- INFORMATION PROVIDED
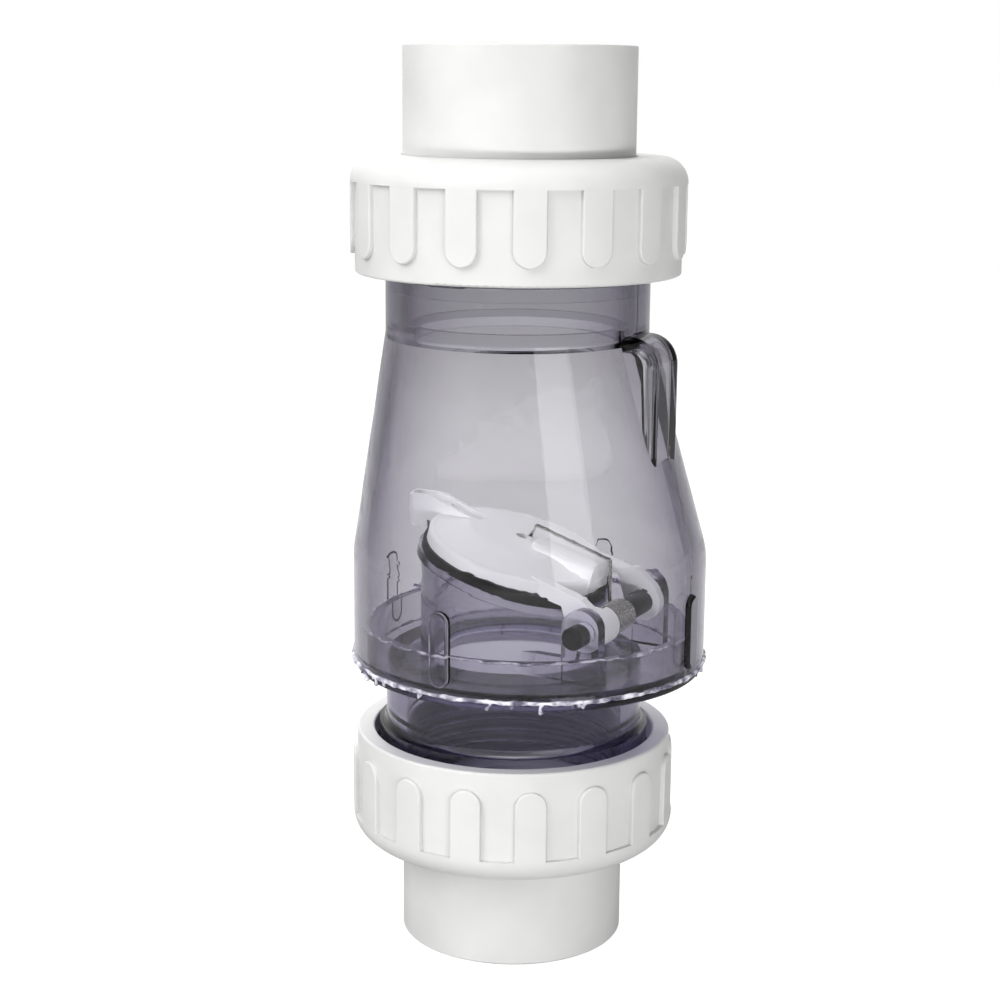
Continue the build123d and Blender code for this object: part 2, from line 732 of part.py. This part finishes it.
def flapper():
    with BuildPart() as whole:
        add(seat.location * flapper_disc())
        add(seat.location * flapper_spine())
        add(seat.location * hinge_arms())
        add(flapper_tail())
        add(tail_slot(), mode=Mode.SUBTRACT)
        with BuildSketch(seat):
            Circle(SCREW_HOLE_R)
            with Locations((HOOK_HOLE_X, COIL_END_Y)):
                Circle(HOOK_HOLE_R)
        extrude(amount=2 * SPINE_TOP, mode=Mode.SUBTRACT)
    whole.part.label = "flapper"
    return whole.part


def flapper_seal():
    with BuildPart() as seal:
        with BuildSketch(seat):
            Circle(SEAL_R)
            Circle(SCREW_HOLE_R, mode=Mode.SUBTRACT)
        extrude(amount=SEAL_HEIGHT)
    seal.part.label = "flapper_seal"
    return seal.part


def seal_washer():
    with BuildPart() as washer:
        with BuildSketch(seat):
            Circle(WASHER_R)
            Circle(SCREW_HOLE_R, mode=Mode.SUBTRACT)
        extrude(amount=-WASHER_HEIGHT)
    washer.part.label = "seal_washer"
    return washer.part


def seal_screw():
    with BuildPart() as screw:
        with BuildSketch(seat.offset(-WASHER_HEIGHT)):
            Circle(SCREW_R)
        extrude(amount=WASHER_HEIGHT + SCREW_TIP)
        with BuildSketch(seat.offset(-WASHER_HEIGHT)):
            Circle(SCREW_HEAD_R)
        extrude(amount=-SCREW_HEAD_HEIGHT)
        head_edge = screw.edges().filter_by(GeomType.CIRCLE).sort_by(Axis(seat.origin, seat.z_dir))[0]
        fillet(head_edge, radius=SCREW_HEAD_ROUND)
        slot_middle = -WASHER_HEIGHT - SCREW_HEAD_HEIGHT
        with BuildSketch(seat.offset(slot_middle)):
            Rectangle(3 * SCREW_HEAD_R, SCREW_SLOT)
        extrude(amount=SCREW_HEAD_HEIGHT / 2, mode=Mode.SUBTRACT)
    screw.part.label = "seal_screw"
    return screw.part


# Torsion spring: its legs are a shade thicker than the coil's wire, so that they close round its ends
def wire_along(points):
    """A length of wire through the points, with its corners bent round."""
    with BuildPart() as wire:
        with BuildLine() as path:
            FilletPolyline(*points, radius=LEG_BEND_ROUND)
        with BuildSketch(Plane(origin=path.line @ 0, z_dir=path.line % 0)):
            Circle(LEG_WIRE_R)
        sweep(path=path.line)
    return wire.part


def spring_coil(turns, height):
    """The close coil, standing at the origin along Z and starting on the +X side."""
    with BuildPart() as coil:
        with BuildLine() as path:
            Helix(height / turns, height, COIL_R)
        with BuildSketch(Plane(origin=path.line @ 0, z_dir=path.line % 0)):
            Circle(WIRE_R)
        sweep(path=path.line, is_frenet=True)
    return coil.part


def torsion_spring():
    start_turn = radians(180 - FIXED_LEG_TILT)
    outward = Vector(cos(start_turn), 0, sin(start_turn))
    leg_way = Vector(-sin(radians(FIXED_LEG_TILT)), 0, -cos(radians(FIXED_LEG_TILT)))
    coil_base = Plane(origin=(PIN_X, COIL_START_Y, PIN_Z), x_dir=outward, z_dir=(0, 1, 0))
    coil_start = coil_base.origin + outward * COIL_R
    turns = COIL_TURNS - FIXED_LEG_TILT / 360
    leg_x = PIN_X - COIL_R
    with BuildPart() as spring:
        add(coil_base.location * spring_coil(turns, COIL_END_Y - COIL_START_Y))
        with BuildSketch(Plane(origin=coil_start - leg_way * LEG_OVERLAP, z_dir=leg_way)):
            Circle(LEG_WIRE_R)
        extrude(amount=FIXED_LEG_LENGTH + LEG_OVERLAP)
        add(
            wire_along(
                [
                    (leg_x, COIL_END_Y, PIN_Z - LEG_OVERLAP),
                    (leg_x, COIL_END_Y, LEG_BEND_Z),
                    (LEG_HOOK_X, COIL_END_Y, LEG_HOOK_Z),
                    (HOOK_END_X, COIL_END_Y, HOOK_END_Z),
                ]
            )
        )
    spring.part.label = "torsion_spring"
    return spring.part


pieces = [
    placed(end_connector(), inlet_end, "inlet_connector"),
    placed(end_connector(), outlet_end, "outlet_connector"),
    placed(union_o_ring(), inlet_end, "inlet_o_ring"),
    placed(union_o_ring(), outlet_end, "outlet_o_ring"),
    placed(union_nut(-INLET_PAD_ANGLE), inlet_end, "inlet_union_nut"),
    placed(union_nut(OUTLET_PAD_ANGLE), outlet_end, "outlet_union_nut"),
    valve_bell(),
    valve_base(),
    cement_bead(),
    hinge_pin(),
    flapper(),
    flapper_seal(),
    seal_washer(),
    seal_screw(),
    torsion_spring(),
]

os.makedirs("parts", exist_ok=True)
for piece in pieces:
    export_step(piece, f"parts/{piece.label}.step")
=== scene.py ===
import math
import random

import bpy
from mathutils import Matrix, Vector, noise


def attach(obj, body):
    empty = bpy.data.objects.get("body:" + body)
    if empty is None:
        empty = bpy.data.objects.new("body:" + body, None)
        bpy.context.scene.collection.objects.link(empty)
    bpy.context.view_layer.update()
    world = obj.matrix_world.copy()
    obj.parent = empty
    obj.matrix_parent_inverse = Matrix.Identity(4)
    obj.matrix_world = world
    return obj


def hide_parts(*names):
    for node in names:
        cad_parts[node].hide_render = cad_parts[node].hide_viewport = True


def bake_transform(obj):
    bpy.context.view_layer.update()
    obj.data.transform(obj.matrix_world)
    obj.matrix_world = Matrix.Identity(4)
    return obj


# The looks of a clear swing check valve with white union ends. Metres, in the CAD's own frame:
# +Z along the flow, +X towards the flapper's hinge, Y along the hinge pin.

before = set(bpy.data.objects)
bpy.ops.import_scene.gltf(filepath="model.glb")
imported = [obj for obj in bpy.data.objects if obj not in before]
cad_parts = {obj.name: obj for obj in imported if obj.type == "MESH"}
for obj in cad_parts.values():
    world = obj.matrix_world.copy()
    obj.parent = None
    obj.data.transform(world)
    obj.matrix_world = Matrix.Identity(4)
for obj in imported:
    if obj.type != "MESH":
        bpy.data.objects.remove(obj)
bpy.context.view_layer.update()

# What the pieces made here need to know about the CAD
BELLY_X = 0.0053
BELLY_R = 0.0555
JOINT_Z = 0.0928
SPIGOT_R = 0.0514
SPIGOT_TOP_Z = 0.104
PIN = Vector((0.0364, 0.0, 0.1092))
COIL_R = 0.0043
COIL_Y = (-0.011, 0.0028)
COIL_TURNS = 10
COIL_STEPS_PER_TURN = 40
FIXED_LEG_TILT = 14.5
FIXED_LEG_LENGTH = 0.014
FREE_LEG_START_Z = PIN.z + 0.0015
FREE_LEG_TOP_Z = 0.1251
HOOK_X = 0.0062
HOOK_Z = 0.1333
HOOK_TIP_X = 0.0040
HOOK_TIP_Z = 0.1294
WIRE_R = 0.00055
WIRE_SIDES = 14
WIRE_BEND_R = 0.0012

# The cement: the bead round the joint, the runs that hang from it, and the line inside
BEAD_THICK = 0.00062
LINE_THICK = 0.00035
CEMENT_SIDES = 12
RING_STEPS = 720
DRIP_COUNT = 34
DRIP_STEPS = 14
DRIP_LENGTHS = (0.0010, 0.0036)
DRIP_WIDTHS = (0.0006, 0.0011)

# How dark the clear plastic is, and how it bends light
CLEAR_DENSITY = 60.0
PLASTIC_IOR = 1.53


# ---------------------------------------------------------------- node helpers
def new_material(name):
    material = bpy.data.materials.new(name)
    material.use_nodes = True
    tree = material.node_tree
    shader = next(n for n in tree.nodes if n.type == "BSDF_PRINCIPLED")
    output = next(n for n in tree.nodes if n.type == "OUTPUT_MATERIAL")
    return material, tree, shader, output


def noise_texture(tree, scale, detail=3.0, stretch=(1, 1, 1)):
    """A noise texture in the object's own metres, so that it stays on the piece."""
    place = tree.nodes.new("ShaderNodeTexCoord")
    mapping = tree.nodes.new("ShaderNodeMapping")
    mapping.inputs["Scale"].default_value = stretch
    texture = tree.nodes.new("ShaderNodeTexNoise")
    texture.inputs["Scale"].default_value = scale
    texture.inputs["Detail"].default_value = detail
    tree.links.new(place.outputs["Object"], mapping.inputs["Vector"])
    tree.links.new(mapping.outputs["Vector"], texture.inputs["Vector"])
    return texture


def ramp(tree, source, stops):
    node = tree.nodes.new("ShaderNodeValToRGB")
    elements = node.color_ramp.elements
    while len(elements) < len(stops):
        elements.new(0.5)
    for element, (position, color) in zip(elements, stops):
        element.position = position
        element.color = color
    tree.links.new(source, node.inputs["Fac"])
    return node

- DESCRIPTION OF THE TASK
Give again only the lines that run from the line with "for node in" to the line with "imported = [obj". Include both of those lines exactly as written.

- EXERCISE RESPONSE
    for node in names:
        cad_parts[node].hide_render = cad_parts[node].hide_viewport = True


def bake_transform(obj):
    bpy.context.view_layer.update()
    obj.data.transform(obj.matrix_world)
    obj.matrix_world = Matrix.Identity(4)
    return obj


# The looks of a clear swing check valve with white union ends. Metres, in the CAD's own frame:
# +Z along the flow, +X towards the flapper's hinge, Y along the hinge pin.

before = set(bpy.data.objects)
bpy.ops.import_scene.gltf(filepath="model.glb")
imported = [obj for obj in bpy.data.objects if obj not in before]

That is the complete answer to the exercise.